[COLLECTED MATERIAL]
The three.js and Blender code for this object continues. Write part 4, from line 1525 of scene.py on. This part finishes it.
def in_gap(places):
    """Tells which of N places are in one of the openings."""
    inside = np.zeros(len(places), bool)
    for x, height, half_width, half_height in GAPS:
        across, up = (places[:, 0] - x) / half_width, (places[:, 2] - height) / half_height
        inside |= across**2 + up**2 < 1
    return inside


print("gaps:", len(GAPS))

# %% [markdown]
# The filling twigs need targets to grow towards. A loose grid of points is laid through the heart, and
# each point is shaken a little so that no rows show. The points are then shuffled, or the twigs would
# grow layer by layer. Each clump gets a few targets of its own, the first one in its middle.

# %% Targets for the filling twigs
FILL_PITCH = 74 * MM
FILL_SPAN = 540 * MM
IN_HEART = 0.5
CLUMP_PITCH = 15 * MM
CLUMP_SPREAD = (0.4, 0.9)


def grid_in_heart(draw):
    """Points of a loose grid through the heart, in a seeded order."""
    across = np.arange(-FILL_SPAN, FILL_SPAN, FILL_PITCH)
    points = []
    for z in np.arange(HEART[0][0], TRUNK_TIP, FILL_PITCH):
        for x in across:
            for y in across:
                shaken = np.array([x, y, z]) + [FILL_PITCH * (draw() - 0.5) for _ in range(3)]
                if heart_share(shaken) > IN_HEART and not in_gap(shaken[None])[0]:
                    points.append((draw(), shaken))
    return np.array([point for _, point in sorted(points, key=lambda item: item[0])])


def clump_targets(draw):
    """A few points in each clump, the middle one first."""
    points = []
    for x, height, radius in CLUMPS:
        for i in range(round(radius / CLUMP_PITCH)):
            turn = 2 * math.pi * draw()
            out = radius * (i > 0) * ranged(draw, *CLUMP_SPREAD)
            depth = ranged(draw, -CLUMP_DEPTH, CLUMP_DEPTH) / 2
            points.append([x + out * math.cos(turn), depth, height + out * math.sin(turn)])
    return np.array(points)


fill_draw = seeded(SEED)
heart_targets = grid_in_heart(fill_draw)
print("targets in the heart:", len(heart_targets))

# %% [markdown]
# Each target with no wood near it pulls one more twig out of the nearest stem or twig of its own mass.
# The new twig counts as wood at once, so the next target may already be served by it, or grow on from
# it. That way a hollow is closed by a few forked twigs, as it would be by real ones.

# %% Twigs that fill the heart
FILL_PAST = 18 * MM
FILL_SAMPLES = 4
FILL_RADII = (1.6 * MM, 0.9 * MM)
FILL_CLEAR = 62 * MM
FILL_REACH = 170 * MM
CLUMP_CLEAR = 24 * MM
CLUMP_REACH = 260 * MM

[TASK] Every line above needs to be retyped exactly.

[TASK ANSWER]
The three.js and Blender code for this object continues. Write part 4, from line 1525 of scene.py on. This part finishes it.
def in_gap(places):
    """Tells which of N places are in one of the openings."""
    inside = np.zeros(len(places), bool)
    for x, height, half_width, half_height in GAPS:
        across, up = (places[:, 0] - x) / half_width, (places[:, 2] - height) / half_height
        inside |= across**2 + up**2 < 1
    return inside


print("gaps:", len(GAPS))

# %% [markdown]
# The filling twigs need targets to grow towards. A loose grid of points is laid through the heart, and
# each point is shaken a little so that no rows show. The points are then shuffled, or the twigs would
# grow layer by layer. Each clump gets a few targets of its own, the first one in its middle.

# %% Targets for the filling twigs
FILL_PITCH = 74 * MM
FILL_SPAN = 540 * MM
IN_HEART = 0.5
CLUMP_PITCH = 15 * MM
CLUMP_SPREAD = (0.4, 0.9)


def grid_in_heart(draw):
    """Points of a loose grid through the heart, in a seeded order."""
    across = np.arange(-FILL_SPAN, FILL_SPAN, FILL_PITCH)
    points = []
    for z in np.arange(HEART[0][0], TRUNK_TIP, FILL_PITCH):
        for x in across:
            for y in across:
                shaken = np.array([x, y, z]) + [FILL_PITCH * (draw() - 0.5) for _ in range(3)]
                if heart_share(shaken) > IN_HEART and not in_gap(shaken[None])[0]:
                    points.append((draw(), shaken))
    return np.array([point for _, point in sorted(points, key=lambda item: item[0])])


def clump_targets(draw):
    """A few points in each clump, the middle one first."""
    points = []
    for x, height, radius in CLUMPS:
        for i in range(round(radius / CLUMP_PITCH)):
            turn = 2 * math.pi * draw()
            out = radius * (i > 0) * ranged(draw, *CLUMP_SPREAD)
            depth = ranged(draw, -CLUMP_DEPTH, CLUMP_DEPTH) / 2
            points.append([x + out * math.cos(turn), depth, height + out * math.sin(turn)])
    return np.array(points)


fill_draw = seeded(SEED)
heart_targets = grid_in_heart(fill_draw)
print("targets in the heart:", len(heart_targets))

# %% [markdown]
# Each target with no wood near it pulls one more twig out of the nearest stem or twig of its own mass.
# The new twig counts as wood at once, so the next target may already be served by it, or grow on from
# it. That way a hollow is closed by a few forked twigs, as it would be by real ones.

# %% Twigs that fill the heart
FILL_PAST = 18 * MM
FILL_SAMPLES = 4
FILL_RADII = (1.6 * MM, 0.9 * MM)
FILL_CLEAR = 62 * MM
FILL_REACH = 170 * MM
CLUMP_CLEAR = 24 * MM
CLUMP_REACH = 260 * MM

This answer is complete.